Ok, now this should work with the latest code in develop branch.

If you can try the latest RPM you should not have those issues anymore.

uxtuahgp commented 7 years ago

I just suspect UEFI issue.

didacog commented 7 years ago

Could be, I never tested UEFI on VMs, on Physical servers works well, but on VMs ..., I don't know...

uxtuahgp commented 7 years ago

It's Hyper-V Gen 1 VM. Don't know if it uses UEFI or not.

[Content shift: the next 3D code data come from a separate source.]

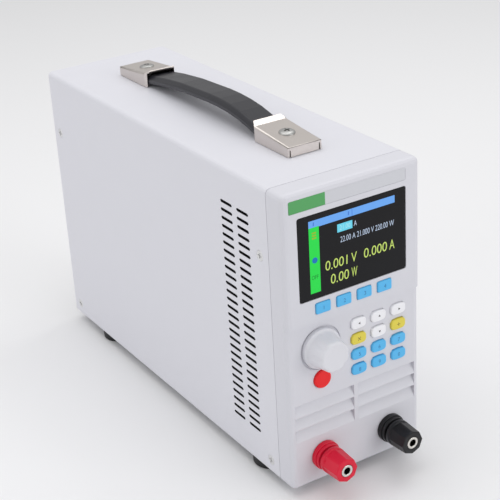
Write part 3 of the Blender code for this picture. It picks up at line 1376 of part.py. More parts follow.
def build_fan():
    """Axial fan: frame with motor mount, seven-bladed rotor and a wire finger guard."""
    rear = REAR_INNER_Y - GAP
    front = rear - FAN_DEPTH
    half = FAN_SIZE / 2
    place = (0.0, 0.0, FAN_Z)
    bm = bmesh.new()
    outline = rounded_rectangle((0.0, 0.0), (FAN_SIZE, FAN_SIZE), 0.0040, 2)
    add_prism(bm, outline, "Y", front, rear)
    frame = add_part("fan_frame", finished_mesh(bm, "fan_frame"), "black_plastic", place)
    bm = bmesh.new()
    add_rod(
        bm, "Y", (0.0, 0.0), front - 0.001, rear + 0.001, FAN_BORE_RADIUS, segments=20)
    for x in (-FAN_HOLE_SPACING / 2, FAN_HOLE_SPACING / 2):
        for z in (-FAN_HOLE_SPACING / 2, FAN_HOLE_SPACING / 2):
            add_rod(
                bm, "Y", (x, z), front - 0.001, rear + 0.001, FAN_CORNER_HOLE, segments=8)
    boolean(frame, add_cutter("fan_bore", finished_mesh(bm, "fan_bore"), place))
    mount = 0.0025
    bm = bmesh.new()
    arm = 0.0012
    reach = FAN_BORE_RADIUS + 0.0010
    add_block(bm, (-arm, front, -reach), (arm, front + mount, reach))
    boolean(frame, add_cutter("fan_arm_upright", finished_mesh(bm, "fan_arm_upright"), place), "UNION")
    bm = bmesh.new()
    add_block(bm, (-reach, front, -arm), (reach, front + mount, arm))
    boolean(frame, add_cutter("fan_arm_level", finished_mesh(bm, "fan_arm_level"), place), "UNION")
    bm = bmesh.new()
    add_rod(bm, "Y", (0.0, 0.0), front, front + mount, FAN_HUB_RADIUS, segments=12)
    boolean(frame, add_cutter("fan_motor_mount", finished_mesh(bm, "fan_motor_mount"), place), "UNION")
    bm = bmesh.new()
    pin_end = rear - 0.0030
    add_rod(
        bm, "Y", (0.0, 0.0), front + mount / 2, pin_end, FAN_BEARING_RADIUS, segments=8)
    boolean(frame, add_cutter("fan_pin", finished_mesh(bm, "fan_pin"), place), "UNION")

    bore = FAN_BEARING_RADIUS + GAP
    hub_low = front + mount + GAP
    hub_high = rear - 0.0010
    profile = [
        (0.0, hub_high), (FAN_HUB_RADIUS - 0.0005, hub_high), (FAN_HUB_RADIUS, hub_high - 0.0005),
        (FAN_HUB_RADIUS, hub_low), (bore, hub_low), (bore, pin_end + GAP), (0.0, pin_end + GAP),
    ]
    turned_up = [(radius, height) for radius, height in profile]
    rotor = turned(
        "fan_rotor", turned_up, 16, add_part, place, (radians(-90), 0.0, 0.0),
        finish="black_plastic")
    bm = bmesh.new()
    blade_width = (hub_high - hub_low) * 0.80
    middle = (hub_high + hub_low) / 2
    for index in range(FAN_BLADES):
        verts = add_block(
            bm, (-FAN_BLADE_THICKNESS / 2, -blade_width / 2, FAN_HUB_RADIUS - 0.0010),
            (FAN_BLADE_THICKNESS / 2, blade_width / 2, FAN_BLADE_RADIUS))
        swing = Matrix.Rotation(2 * pi * index / FAN_BLADES, 4, "Y")
        tilt = Matrix.Rotation(radians(FAN_BLADE_PITCH), 4, "Z")
        bmesh.ops.transform(
            bm, verts=verts, matrix=Matrix.Translation((0.0, middle, 0.0)) @ swing @ tilt)
    boolean(rotor, add_cutter("fan_blades", finished_mesh(bm, "fan_blades"), place), "UNION")

    plane = REAR_FACE_Y + GAP + GUARD_WIRE_RADIUS
    bm = bmesh.new()
    wire = GUARD_WIRE_RADIUS
    far = FAN_HOLE_SPACING / 2
    for index in range(4):
        add_rod(
            bm, "Y", (far * (1 if index % 2 else -1), FAN_Z + far * (1 if index < 2 else -1)),
            plane - wire, plane + wire, GUARD_EYE_RADIUS, segments=10)
    guard = add_part("fan_guard", finished_mesh(bm, "fan_guard", 30), "nickel")
    for index in range(2):
        bm = bmesh.new()
        length = 2 * far * sqrt(2)
        verts = bmesh.ops.create_cone(
            bm, cap_ends=True, segments=5, radius1=wire * 0.9, radius2=wire * 0.9,
            depth=length)["verts"]
        turn = Matrix.Rotation(radians(45 if index else -45), 4, "Y")
        bmesh.ops.transform(
            bm, verts=verts, matrix=Matrix.Translation((0.0, plane, FAN_Z)) @ turn)
        name = "guard_spoke_%d" % (index + 1)
        boolean(guard, add_cutter(name, finished_mesh(bm, name)), "UNION")
    for index, radius in enumerate(GUARD_RINGS):
        name = "guard_ring_%d" % (index + 1)
        loop = arc((radius, 0.0), wire, 45, 405, 4)[:-1]
        loop.reverse()
        ring = turned(
            name, loop, 14, add_cutter, (0.0, plane, FAN_Z), (radians(-90), 0.0, 0.0), closed=True)
        boolean(guard, ring, "UNION")


def build_inlet():
    """Appliance inlet with three pins, and a fuse drawer above its cavity."""
    place = (INLET_X, 0.0, INLET_Z)
    flange_rear = REAR_FACE_Y + GAP
    face = flange_rear + INLET_FLANGE_THICKNESS
    front = REAR_FACE_Y - INLET_DEPTH
    bm = bmesh.new()
    outline = rounded_rectangle((0.0, 0.0), INLET_FLANGE, 0.0060, 3)
    add_prism(bm, outline, "Y", flange_rear, face)
    inlet = add_part("inlet_socket", finished_mesh(bm, "inlet_socket"), "black_plastic", place)
    bm = bmesh.new()
    half_x = INLET_BODY[0] / 2
    half_z = INLET_BODY[1] / 2
    add_block(bm, (-half_x, front, -half_z), (half_x, flange_rear + GAP, half_z))
    boolean(inlet, add_cutter("inlet_body", finished_mesh(bm, "inlet_body"), place), "UNION")

    bm = bmesh.new()
    cavity_z = -INLET_CAVITY_DROP
    width, height = INLET_CAVITY
    cut = height * 0.28
    outline = [
        (width / 2, cavity_z - height / 2), (width / 2, cavity_z + height / 2 - cut),
        (width / 2 - cut, cavity_z + height / 2), (-width / 2 + cut, cavity_z + height / 2),
        (-width / 2, cavity_z + height / 2 - cut), (-width / 2, cavity_z - height / 2),
    ]
    add_prism(bm, outline, "Y", face - INLET_CAVITY_DEPTH, face + 0.002)
    pocket_x = DRAWER_SIZE[0] / 2 + DRAWER_GAP
    pocket_z = DRAWER_SIZE[1] / 2 + DRAWER_GAP
    add_block(
        bm, (-pocket_x, face - DRAWER_LENGTH - DRAWER_GAP, DRAWER_RISE - pocket_z),
        (pocket_x, face + 0.002, DRAWER_RISE + pocket_z))
    ear_x = (INLET_FLANGE[0] / 2 + INLET_BODY[0] / 2) / 2
    for side in (-1, 1):
        add_rod(
            bm, "Y", (side * ear_x, 0.0), flange_rear - 0.001, face + 0.001, 0.0017, segments=12)
    boolean(inlet, add_cutter("inlet_cavity", finished_mesh(bm, "inlet_cavity"), place))

    bm = bmesh.new()
    pin_x, pin_z = INLET_PIN_SIZE
    rear = face - INLET_CAVITY_DEPTH - 0.0005
    tip = face - INLET_CAVITY_DEPTH + INLET_PIN_LENGTH
    for x, z in (
            (-INLET_PIN_SPACING / 2, cavity_z - 0.0020), (0.0, cavity_z + 0.0020),
            (INLET_PIN_SPACING / 2, cavity_z - 0.0020)):
        add_block(
            bm, (x - pin_x / 2, rear, z - pin_z / 2), (x + pin_x / 2, tip, z + pin_z / 2))
    boolean(inlet, add_cutter("inlet_pins", finished_mesh(bm, "inlet_pins"), place), "UNION")

    bm = bmesh.new()
    half_x = DRAWER_SIZE[0] / 2
    half_z = DRAWER_SIZE[1] / 2
    add_block(
        bm, (-half_x, face - DRAWER_LENGTH, DRAWER_RISE - half_z),
        (half_x, face - DRAWER_GAP, DRAWER_RISE + half_z))
    drawer = add_part("fuse_drawer", finished_mesh(bm, "fuse_drawer"), "black_plastic", place)
    bm = bmesh.new()
    add_rod(
        bm, "X", (face - DRAWER_LENGTH / 2 - 0.0005, DRAWER_RISE + half_z), -half_x * 0.8,
        half_x * 0.8, DRAWER_SIZE[1] * 0.36, segments=12)
    add_block(
        bm, (-half_x * 0.4, face - DRAWER_GRIP, DRAWER_RISE - half_z - DRAWER_GAP),
        (half_x * 0.4, face + DRAWER_GAP, DRAWER_RISE - half_z + DRAWER_GRIP))
    boolean(drawer, add_cutter("fuse_bed", finished_mesh(bm, "fuse_bed"), place))


def build_inside():
    """Finned heat sink on two legs, and the power board with its transformer."""
    base = SINK_BASE_Z
    top = SINK_TOP_Z
    half = SINK_HALF_WIDTH
    leg = SINK_LEG
    floor = CHASSIS_FLOOR_TOP + GAP
    pitch = (2 * half - SINK_FIN_THICKNESS) / (SINK_FINS - 1)
    outline = [
        (half, floor), (half - leg, floor), (half - leg, base),
        (-half + leg, base), (-half + leg, floor), (-half, floor),
    ]
    for index in range(SINK_FINS):
        left = -half + index * pitch
        if index > 0:
            outline.append((left, base + SINK_BASE_THICKNESS))
        outline.append((left, top))
        outline.append((left + SINK_FIN_THICKNESS, top))
        if index < SINK_FINS - 1:
            outline.append((left + SINK_FIN_THICKNESS, base + SINK_BASE_THICKNESS))
    bm = bmesh.new()
    add_prism(bm, outline, "Y", SINK_FRONT_Y, SINK_REAR_Y)
    add_part("heat_sink", finished_mesh(bm, "heat_sink"), "aluminium")

    bm = bmesh.new()
    low = POWER_BOARD_LOW
    high = POWER_BOARD_HIGH
    surface = POWER_BOARD_Z + BOARD_THICKNESS
    add_block(bm, (*low, POWER_BOARD_Z), (*high, surface))
    board = add_part("power_board", finished_mesh(bm, "power_board"), "board_green")
    bm = bmesh.new()
    sink = BOARD_THICKNESS / 4
    for x in (-POWER_BOARD_HALF / 2, POWER_BOARD_HALF / 2):
        add_rod(
            bm, "Z", (x, CAPACITOR_Y), surface - sink, surface + CAPACITOR_HEIGHT, CAPACITOR_RADIUS,
            segments=12)
    width, depth, height = TRANSISTOR_SIZE
    outermost = 0.7 * POWER_BOARD_HALF
    for index in range(TRANSISTORS):
        x = -outermost + index * 2 * outermost / (TRANSISTORS - 1)
        y = SINK_FRONT_Y + TRANSISTOR_SET_BACK
        add_block(
            bm, (x - width / 2, y, surface - sink), (x + width / 2, y + depth, surface + height))
    width, depth, height = CONNECTOR_SIZE
    y = (CAPACITOR_Y + CAPACITOR_RADIUS + SINK_FRONT_Y) / 2
    add_block(
        bm, (-width / 2, y - depth / 2, surface - sink), (width / 2, y + depth / 2, surface + height))
    boolean(board, add_cutter("board_parts", finished_mesh(bm, "board_parts")), "UNION")

    low = (-0.8 * POWER_BOARD_HALF, TRANSFORMER_FRONT_Y)
    high = (0.8 * POWER_BOARD_HALF, TRANSFORMER_REAR_Y)
    foot = surface - sink
    middle = (low[1] + high[1]) / 2
    bm = bmesh.new()
    add_block(
        bm, (low[0], middle - TRANSFORMER_CORE / 2, foot),
        (high[0], middle + TRANSFORMER_CORE / 2, foot + TRANSFORMER_HEIGHT))
    upright = [
        edge for edge in bm.edges if abs(edge.verts[0].co.z - edge.verts[1].co.z) > 1e-6]
    bevel_edges(bm, upright, 0.0020, 2)
    core = add_cutter("transformer_core", finished_mesh(bm, "transformer_core"))
    boolean(board, core, "UNION")
    bm = bmesh.new()
    winding = TRANSFORMER_HEIGHT * 0.2
    add_block(
        bm, (low[0] * 0.62, low[1], foot + winding),
        (high[0] * 0.62, high[1], foot + TRANSFORMER_HEIGHT - winding))
    bevel_edges(bm, list(bm.edges), 0.0030, 1)
    boolean(board, add_cutter("transformer_winding", finished_mesh(bm, "winding")), "UNION")


def build_model():
    """Build every sub-part."""
    build_cover()
    build_case_screws()
    build_chassis()
    build_bezel()
    build_display()
    build_control_board()
    build_keys()
    build_knob()
    build_power_button()
    build_binding_post("red", -1)
    build_binding_post("black", 1)
    build_feet()
    build_handle_cap("handle_cap_front", HANDLE_FRONT_Y, 1)
    build_handle_cap("handle_cap_rear", HANDLE_REAR_Y, -1)
    build_handle_screws()
    build_strap()
    build_rear_panel()
    build_fan()
    build_inlet()
    build_inside()


build_model()
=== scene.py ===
"""Looks of a slim bench electronic load: controls, finishes, display picture, light, camera."""

import json
from math import atan2, cos, hypot, pi, radians, sin

import bmesh
import bpy
from mathutils import Matrix, Vector


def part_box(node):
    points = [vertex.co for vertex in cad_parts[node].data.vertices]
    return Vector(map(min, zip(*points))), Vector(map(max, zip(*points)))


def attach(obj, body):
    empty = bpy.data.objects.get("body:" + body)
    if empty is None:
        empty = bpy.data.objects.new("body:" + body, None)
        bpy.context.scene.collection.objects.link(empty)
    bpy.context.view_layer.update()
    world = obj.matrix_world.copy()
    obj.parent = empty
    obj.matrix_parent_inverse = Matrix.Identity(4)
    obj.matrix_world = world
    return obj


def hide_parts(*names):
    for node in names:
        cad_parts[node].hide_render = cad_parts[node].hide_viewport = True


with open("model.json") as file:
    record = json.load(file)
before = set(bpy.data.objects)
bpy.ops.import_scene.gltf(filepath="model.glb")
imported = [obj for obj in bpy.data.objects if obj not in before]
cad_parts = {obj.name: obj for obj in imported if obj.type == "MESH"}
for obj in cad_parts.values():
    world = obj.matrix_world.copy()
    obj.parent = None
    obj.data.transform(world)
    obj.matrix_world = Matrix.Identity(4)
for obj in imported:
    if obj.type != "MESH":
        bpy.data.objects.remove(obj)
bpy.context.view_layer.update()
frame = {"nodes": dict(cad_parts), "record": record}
NODES = frame["nodes"]
RECORD = frame["record"]
BODY_OF = {
    node: body for body, group in RECORD["behaviour"]["bodies"].items() for node in group}
SLOT_OF = {entry["node"]: entry["material_slot"] for entry in RECORD["subparts"]}
MM = 0.001
ALONG_Y = (0.0, 1.0, 0.0)

# Camera, solved from the case's own edges in the photograph
CAMERA_PLACE = (-0.35321, -0.60871, 0.41548)
CAMERA_TURN = (radians(64.91), radians(3.11), radians(-32.50))
CAMERA_LENS = 96.44
CAMERA_SHIFT = (0.0, 0.003)
SENSOR_WIDTH = 36.0

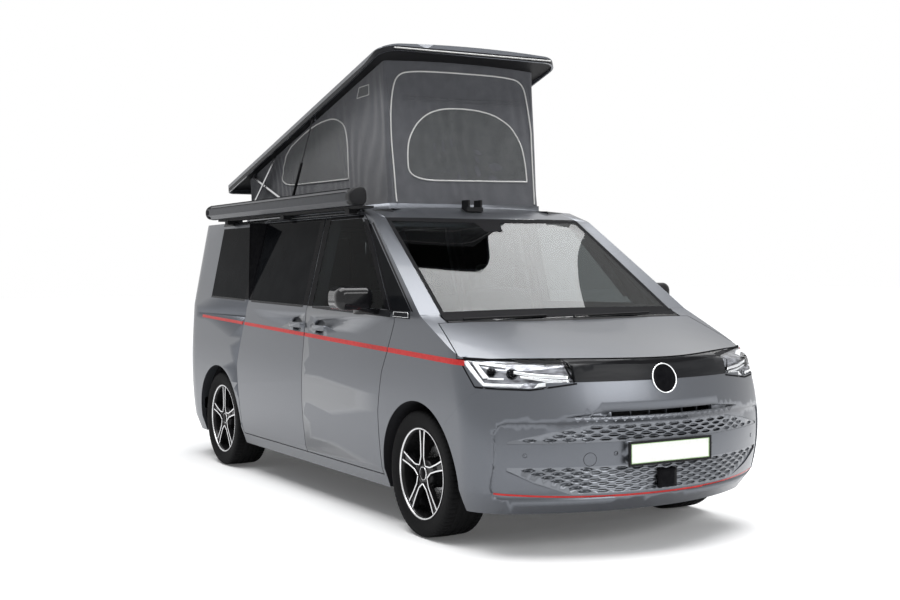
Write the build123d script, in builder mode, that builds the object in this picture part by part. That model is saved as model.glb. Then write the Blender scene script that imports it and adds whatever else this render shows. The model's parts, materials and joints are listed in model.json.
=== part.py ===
from build123d import *

# Camper van with its pop-top roof raised. Millimetres, +X ahead, +Y to the left, +Z up,
# origin on the ground under the middle of the body.
import os
from math import atan2, cos, degrees, hypot, pi, radians, sin, sqrt, tan

os.makedirs("parts", exist_ok=True)

# ---------------------------------------------------------------- driving sizes
length = 5173.0
width = 1941.0
wheelbase = 3124.0
front_overhang = 1000.0
ground_clearance = 215.0

wall = 70.0  # doors, sides and tailgate, outer skin to lining
skin = 30.0  # bumpers
panel = 3.5  # wings and bonnet skin
glass = 6.0
roof_wall = 45.0
door_gap = 6.0
tailgate_gap = 6.0
seat_gap = 0.4  # between fixed pieces that seat on one another
seal_lap = 25.0  # how far a door laps over its frame
frame_depth = 40.0  # of the door frames behind the doors

front_axle = length / 2 - front_overhang
rear_axle = front_axle - wheelbase
nose_x = length / 2
tail_x = -length / 2
half_width = width / 2

# wheels
tyre_radius = 351.5
tyre_width = 245.0
rim_radius = 241.0
wheel_face = 929.0  # |y| of the rim's outer edge
hub_height = 351.5
arch_radius = 425.0
arch_height = 330.0
steered_room = 480.0  # |y| of the front wheel housing's inner wall
rear_room = 660.0
kingpin_y = 740.0

# belt, roof line and glass
belt = 1222.0
roof_edge = 1812.0  # top of the doors
window_top = 1788.0
roof_split = 700.0  # |y| where the roof meets the sides
cowl = (101.0, 1175.0)  # windscreen foot, ahead of the front axle and height
header = (-860.0, 1795.0)  # windscreen head
cap = (-1040.0, 1868.0)  # where the fixed roof levels out
roof_tail_height = 1850.0

# pop-top roof, stations ahead of the front axle
tent_front = -1060.0
tent_rear = -3480.0
tent_half = 565.0
tent_foot = 1890.0
lid_front = -950.0
lid_rear = -3730.0
lid_half = 665.0
lid_front_height = 2868.0
lid_rear_height = 2135.0
lid_skin = 30.0
lid_lip = 55.0
lid_front_lip = 34.0  # shallower across the front
lid_crown = 25.0
pivot_height = 1912.0  # of the feet of the arms, braces and gas struts
pivot_drop = 52.0  # of the pivots on the lid, under its top
arm_foot_x = -2515.0
arm_top_x = -3320.0
brace_foot_x = -3380.0
brace_top_x = -2835.0
strut_foot_x = -2495.0
strut_top_x = -2080.0
arm_y = 582.0  # |y| of the inner face of each piece's lane
brace_y = 600.0
strut_y = 624.0
bar_thick = 8.0
bar_half = 8.0
pin_radius = 4.0
pin_play = 0.05


def ahead(distance):
    """x of a station given by its distance ahead of the front axle."""
    return front_axle + distance


def behind(distance):
    """x of a station given by its distance ahead of the rear axle, measured at the real wheelbase."""
    return rear_axle + distance


# ---------------------------------------------------------------- body envelope
nose_radius = 1490.0
tail_radius = 1650.0

# height, nose setback, tail setback, side setback, front corner radius, rear corner radius
skirt_rows = (
    (ground_clearance, 150.0, 60.0, 66.0, 300.0, 380.0),
    (330.0, 45.0, 15.0, 25.0, 300.0, 400.0),
)
side_rows = (
    (330.0, 45.0, 15.0, 25.0, 300.0, 400.0),
    (560.0, 8.0, 1.5, 3.5, 300.0, 400.0),
    (800.0, 34.0, 6.0, 1.5, 330.0, 380.0),
    (1010.0, 88.0, 12.0, 17.0, 420.0, 340.0),
    (1200.0, 150.0, 20.0, 36.0, 420.0, 300.0),
)
cabin_rows = (
    (1200.0, 150.0, 20.0, 36.0, 420.0, 300.0),
    (1900.0, 150.0, 48.0, 201.0, 420.0, 240.0),
)


def plan_outline(row, inset):
    """Plan of the body at one height: nose arc, corner arcs, straight sides and tail arc."""
    height, nose_back, tail_in, side_in, front_corner, rear_corner = row
    half = half_width - side_in - inset
    nose = nose_x - nose_back - inset
    tail = tail_x + tail_in + inset
    nose_r, tail_r = nose_radius - inset, tail_radius - inset
    front_r, rear_r = front_corner - inset, rear_corner - inset
    nose_cx, tail_cx = nose - nose_r, tail + tail_r
    front_cx = nose_cx + sqrt((nose_r - front_r) ** 2 - (half - front_r) ** 2)
    rear_cx = tail_cx - sqrt((tail_r - rear_r) ** 2 - (half - rear_r) ** 2)
    front_turn = atan2(half - front_r, front_cx - nose_cx)
    rear_turn = atan2(half - rear_r, tail_cx - rear_cx)
    front_mid, rear_mid = (front_turn + pi / 2) / 2, (rear_turn + pi / 2) / 2
    with BuildSketch(Plane.XY.offset(height)) as outline:
        with BuildLine():
            for side in (-1, 1):
                shoulder = (front_cx, side * half)
                hip = (rear_cx, side * half)
                cheek = (nose_cx + nose_r * cos(front_turn), side * nose_r * sin(front_turn))
                haunch = (tail_cx - tail_r * cos(rear_turn), side * tail_r * sin(rear_turn))
                front_bend = (
                    front_cx + front_r * cos(front_mid),
                    side * (half - front_r + front_r * sin(front_mid)),
                )
                rear_bend = (
                    rear_cx - rear_r * cos(rear_mid),
                    side * (half - rear_r + rear_r * sin(rear_mid)),
                )
                ThreePointArc(cheek, front_bend, shoulder)
                Line(shoulder, hip)
                ThreePointArc(hip, rear_bend, haunch)
                if side < 0:
                    ThreePointArc(cheek, (nose, 0), (cheek[0], -cheek[1]))
                    ThreePointArc(haunch, (tail, 0), (haunch[0], -haunch[1]))
        make_face()
    return outline.sketch.faces()[0]


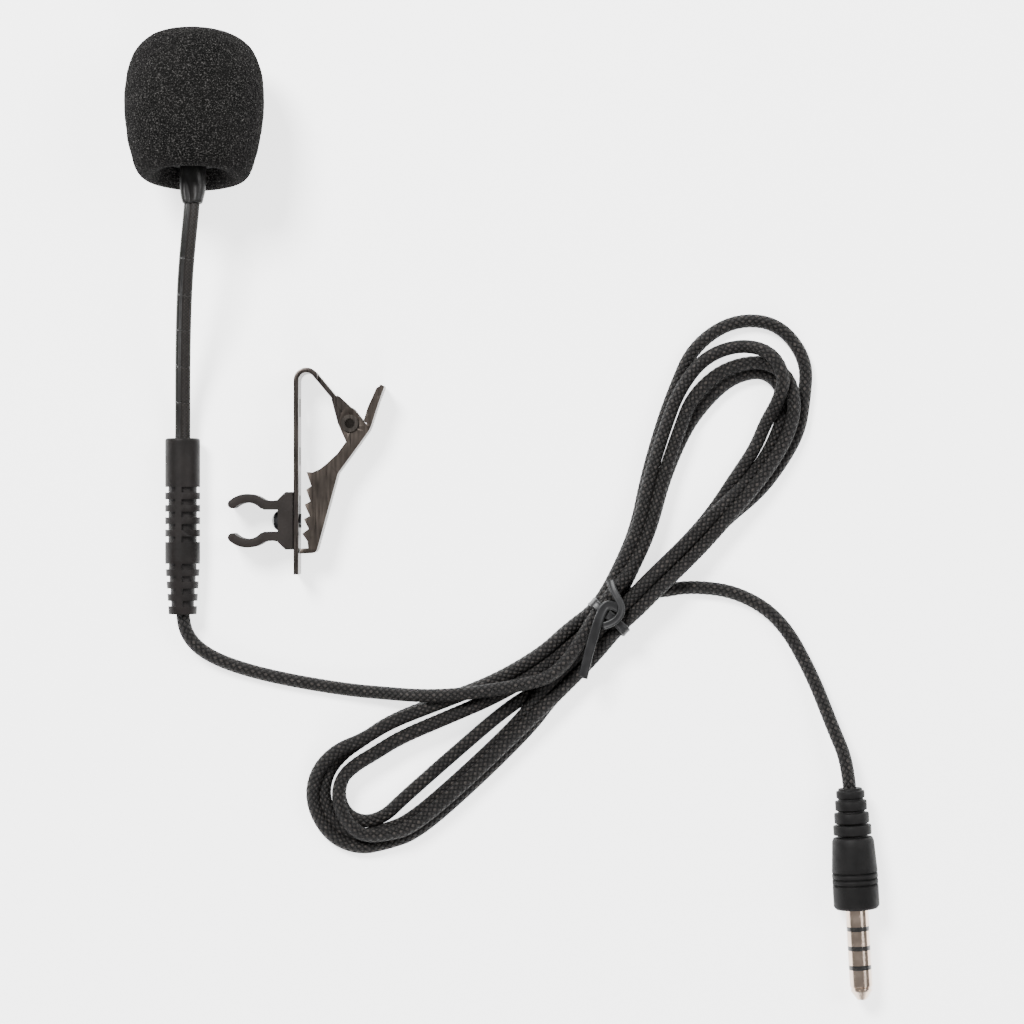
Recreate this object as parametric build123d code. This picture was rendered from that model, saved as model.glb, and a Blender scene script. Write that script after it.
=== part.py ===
from build123d import *
import math
import os

os.makedirs("parts", exist_ok=True)

# A lavalier microphone lying on a table: +Z up, +Y towards the foam windscreen.
# The origin is on the table, under the middle of the microphone and its clip.

# ---- driving dimensions, millimetres ----
NECK_R = 1.15            # bendable stem, outer radius
WIRE_R = 0.45            # stay wire inside the stem
NECK_GAP = 0.08          # play between a stem section's dome and the next one's socket
NECK_RIM = 0.7           # a socket starts this far beyond its pivot
CABLE_R = 1.05           # braided cable
GRIP_R = 2.7             # rubber handle, plain stretch
GRIP_TAIL_R = 2.15       # rubber handle, cable end
GRIP_LEN = 27.3
HOUSING_R = 4.0          # capsule housing inside the foam
HOUSING_BORE_R = 3.4
CAN_R = 3.0              # microphone capsule can
FOAM_R = 10.7
FOAM_LEN = 22.6
FOAM_LOW = 3.4           # the foam's mouth, this far up the head's axis from its base
FOAM_BORE_R = 4.15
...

didacog commented 7 years ago

Hi @uxtuahgp

Any news on your testing?

uxtuahgp commented 7 years ago

I've postponed these tests for a good time. Anyway it has no sense for virtual machines.

didacog commented 7 years ago

@uxtuahgp

IMHO It has lot of sense for VMs and/or Physical servers, because you are taking an OS image not dependent on the Virtualization platform, and is very easy to do V2V, V2P, P2P and P2V migrations without problems that other platform dependent tools have, with no needs on disk image format conversions,... and also using same tool for VM and Physical server backups.

I guess you are saying this because you use VM snapshots as backup solution, but snapshots are not backups and have some drawbacks. Maybe I will not convince you about this, but using snapshots is not the best use case as a backup solution. :P

Regards,

didacog commented 7 years ago

As there is no news about this issue, I will close it. Can be re-opened if needed in the future.